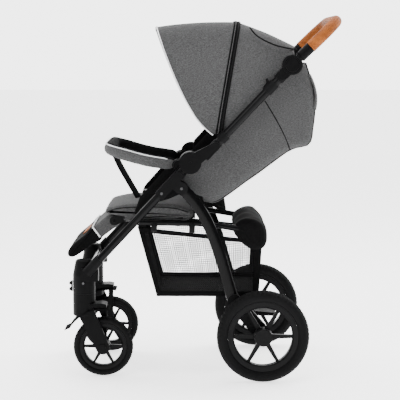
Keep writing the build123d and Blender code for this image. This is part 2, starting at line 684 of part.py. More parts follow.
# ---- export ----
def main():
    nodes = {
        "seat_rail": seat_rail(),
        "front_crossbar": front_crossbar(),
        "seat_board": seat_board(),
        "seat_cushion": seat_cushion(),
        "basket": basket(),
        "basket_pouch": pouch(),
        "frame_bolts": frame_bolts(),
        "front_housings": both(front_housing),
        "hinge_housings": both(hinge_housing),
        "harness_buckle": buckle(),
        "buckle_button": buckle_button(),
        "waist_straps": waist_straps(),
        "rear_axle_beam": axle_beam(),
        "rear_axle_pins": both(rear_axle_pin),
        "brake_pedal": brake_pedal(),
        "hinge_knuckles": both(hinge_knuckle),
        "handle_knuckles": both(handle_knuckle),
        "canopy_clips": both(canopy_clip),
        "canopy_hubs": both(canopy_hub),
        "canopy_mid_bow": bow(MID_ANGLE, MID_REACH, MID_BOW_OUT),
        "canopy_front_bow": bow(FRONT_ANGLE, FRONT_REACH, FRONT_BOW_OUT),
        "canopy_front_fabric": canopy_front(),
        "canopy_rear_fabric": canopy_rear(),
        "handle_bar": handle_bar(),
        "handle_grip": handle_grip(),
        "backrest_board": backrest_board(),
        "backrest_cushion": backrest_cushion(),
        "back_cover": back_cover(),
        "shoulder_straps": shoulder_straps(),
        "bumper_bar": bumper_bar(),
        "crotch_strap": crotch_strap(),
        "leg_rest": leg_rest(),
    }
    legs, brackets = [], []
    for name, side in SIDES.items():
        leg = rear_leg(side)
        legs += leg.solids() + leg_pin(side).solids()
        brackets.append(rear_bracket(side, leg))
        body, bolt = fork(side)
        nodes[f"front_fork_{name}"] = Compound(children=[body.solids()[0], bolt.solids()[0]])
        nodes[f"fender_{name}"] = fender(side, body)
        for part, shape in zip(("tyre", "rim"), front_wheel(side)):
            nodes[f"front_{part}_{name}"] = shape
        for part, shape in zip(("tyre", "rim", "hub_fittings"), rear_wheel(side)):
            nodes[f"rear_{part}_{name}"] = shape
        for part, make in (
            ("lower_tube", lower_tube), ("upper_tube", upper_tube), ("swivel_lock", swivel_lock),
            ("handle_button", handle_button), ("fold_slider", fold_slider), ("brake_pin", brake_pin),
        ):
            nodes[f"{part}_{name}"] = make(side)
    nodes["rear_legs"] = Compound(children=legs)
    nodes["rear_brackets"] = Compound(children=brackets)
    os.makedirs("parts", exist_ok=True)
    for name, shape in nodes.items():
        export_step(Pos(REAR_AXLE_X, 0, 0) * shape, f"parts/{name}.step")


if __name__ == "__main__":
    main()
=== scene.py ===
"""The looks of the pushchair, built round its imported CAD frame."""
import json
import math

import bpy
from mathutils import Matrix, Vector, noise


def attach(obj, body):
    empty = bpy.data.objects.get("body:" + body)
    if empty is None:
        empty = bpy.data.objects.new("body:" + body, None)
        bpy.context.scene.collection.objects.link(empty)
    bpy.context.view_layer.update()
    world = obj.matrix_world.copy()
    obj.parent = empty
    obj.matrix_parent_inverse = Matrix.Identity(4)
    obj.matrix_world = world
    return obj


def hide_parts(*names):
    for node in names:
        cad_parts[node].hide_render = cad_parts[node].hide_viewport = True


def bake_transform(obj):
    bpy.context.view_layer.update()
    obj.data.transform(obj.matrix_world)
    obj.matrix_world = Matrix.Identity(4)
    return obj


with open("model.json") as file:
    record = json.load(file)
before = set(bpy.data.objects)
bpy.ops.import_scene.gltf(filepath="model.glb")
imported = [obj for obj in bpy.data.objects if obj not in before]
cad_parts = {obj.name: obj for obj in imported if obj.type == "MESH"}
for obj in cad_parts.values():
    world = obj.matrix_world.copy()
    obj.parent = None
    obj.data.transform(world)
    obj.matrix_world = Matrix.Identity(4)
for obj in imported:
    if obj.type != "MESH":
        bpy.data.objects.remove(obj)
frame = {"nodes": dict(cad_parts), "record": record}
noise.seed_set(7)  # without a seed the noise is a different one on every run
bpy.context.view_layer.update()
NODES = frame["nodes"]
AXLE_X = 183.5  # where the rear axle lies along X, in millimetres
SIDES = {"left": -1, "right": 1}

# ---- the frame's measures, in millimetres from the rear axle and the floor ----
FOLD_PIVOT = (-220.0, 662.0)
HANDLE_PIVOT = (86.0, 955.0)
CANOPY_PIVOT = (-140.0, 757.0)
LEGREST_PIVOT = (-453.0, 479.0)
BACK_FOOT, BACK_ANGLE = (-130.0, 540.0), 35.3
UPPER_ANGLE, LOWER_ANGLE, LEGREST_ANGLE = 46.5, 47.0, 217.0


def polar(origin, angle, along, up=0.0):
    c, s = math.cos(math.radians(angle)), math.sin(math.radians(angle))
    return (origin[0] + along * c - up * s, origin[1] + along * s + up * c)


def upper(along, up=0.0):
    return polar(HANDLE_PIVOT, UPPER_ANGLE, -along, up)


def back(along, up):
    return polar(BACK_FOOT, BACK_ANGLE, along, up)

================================

PROMPT
Can you repeat, word for word, every line above from the one containing "for name, shape" down to the one containing "obj.parent = empty", including both?

TASK ANSWER
    for name, shape in nodes.items():
        export_step(Pos(REAR_AXLE_X, 0, 0) * shape, f"parts/{name}.step")


if __name__ == "__main__":
    main()
=== scene.py ===
"""The looks of the pushchair, built round its imported CAD frame."""
import json
import math

import bpy
from mathutils import Matrix, Vector, noise


def attach(obj, body):
    empty = bpy.data.objects.get("body:" + body)
    if empty is None:
        empty = bpy.data.objects.new("body:" + body, None)
        bpy.context.scene.collection.objects.link(empty)
    bpy.context.view_layer.update()
    world = obj.matrix_world.copy()
    obj.parent = empty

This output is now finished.